7. Limitations, Open Problems, and Research Directions

Despite major advances, several limitations and active research questions persist:

Augmentation choice and inductive bias: Optimal view generation remains graph-, task-, and data-regime dependent. Designing augmentations that preserve cross-class semantics on heterophilic graphs is still challenging.
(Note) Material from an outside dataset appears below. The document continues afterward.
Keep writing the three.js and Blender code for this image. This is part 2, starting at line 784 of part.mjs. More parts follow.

Hard negative mining vs. false negatives: Aggressive negative selection can induce false negatives (e.g., semantically nearby nodes artificially labeled as negatives), leading to semantic drift. Prototype-based filtering (Zhang et al., 2024) or model-based similarity matrix approaches (Liu et al., 2024) mitigate but do not fully solve this.
Computational scalability: While Local-GCL (Zhang et al., 2022) and CLNR (Hong et al., 2023) demonstrate linear- or near-linear-time objectives, large-S and dense industrial graphs require further efficiency innovations, especially in neighbor-based or kernelized negative construction.
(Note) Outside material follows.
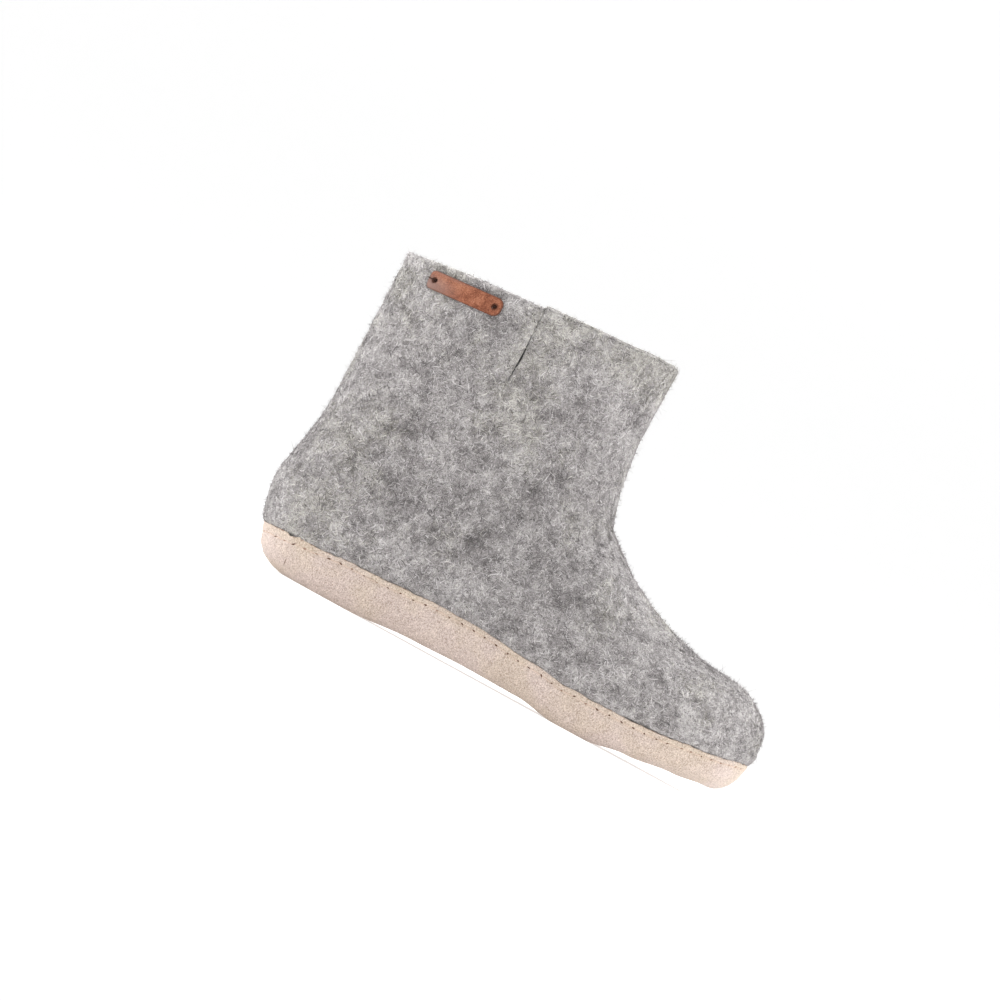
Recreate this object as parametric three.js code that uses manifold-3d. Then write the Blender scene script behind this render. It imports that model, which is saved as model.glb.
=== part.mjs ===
// A right-foot ankle boot of thick moulded wool felt on a stitched suede cup sole.
// Millimetres, +X towards the toe, +Y towards the inner (big toe) side, +Z up.
// While it is modelled, x = 0 is the back of the heel and z = 0 is the floor.
// At the end the whole boot is moved so that its origin is the middle of its footprint.
import * as THREE from "three";
import { mergeVertices } from "three/addons/utils/BufferGeometryUtils.js";
import Module from "manifold-3d";

const wasm = await Module();
wasm.setup();

// Lengths along the foot
const LENGTH = 264; // back of the heel to the tip of the toe, over the felt
const SHAFT_DEPTH = 137.8; // front to back of the shaft
const HEEL_BULGE = 6.3; // how far the heel stands out behind the shaft

// Widths
const BALL_WIDTH = 99;
const HEEL_WIDTH = 73;
const SHAFT_WIDTH = 84; // across the collar

// Heights above the floor
const TOE_TIP_HEIGHT = 33; // where the toe reaches furthest forward
const TOE_HEIGHT = 57.5; // top of the toe box
const INSTEP_HEIGHT = 93; // where the instep turns up into the shaft
const HEEL_BULGE_HEIGHT = 42; // where the heel reaches furthest back
const COLLAR_HEIGHT = 175.2; // top of the collar, at its front
const COLLAR_DROP = 11.2; // how much lower the collar is at its back

// Walls and clearances
const FELT = 4; // wall of the felt
const SUEDE = 1.7; // wall of the sole's turned-up rim
const GAP = 0.3; // between pieces that touch
const INSOLE = 3;
const SOLE_FLOOR = 8.6; // thickness of the sole under the felt
const LASTING_MARGIN = 12; // width of the felt's edge that is turned in under the foot

// The underside of the sole
const ARCH_RISE = 3.1;
const TOE_SPRING = 9.5; // height of the tread right under the toe tip
const HEEL_ROUNDING = 20; // from the sole's rim in to its flat tread, at the back
const SIDE_ROUNDING = 9;
const TOE_ROUNDING = 10;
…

Theoretical understanding: Most guarantees are asymptotic MI bounds or error bounds in simplified settings. Tight, non-asymptotic generalization or hardness guarantees remain elusive.
Task-aware transfer and supervision: Recent work (Lin et al., 2024) links contrastive learning directly to downstream mutual information and task utility, suggesting further cross-fertilization with few-shot, semi-supervised, or curriculum-learning methods.
Interpretability and disentanglement: Efforts like CDLG (Zhang et al., 2023) seek to render node embeddings interpretable at the semantic or latent-factor level, a direction largely absent from earlier works.

A plausible implication is that future node-level contrastive learning research will increasingly blend semantically adaptive view construction, efficient and robust negative mining, integration with downstream task objectives, and theoretically-informed training curricula.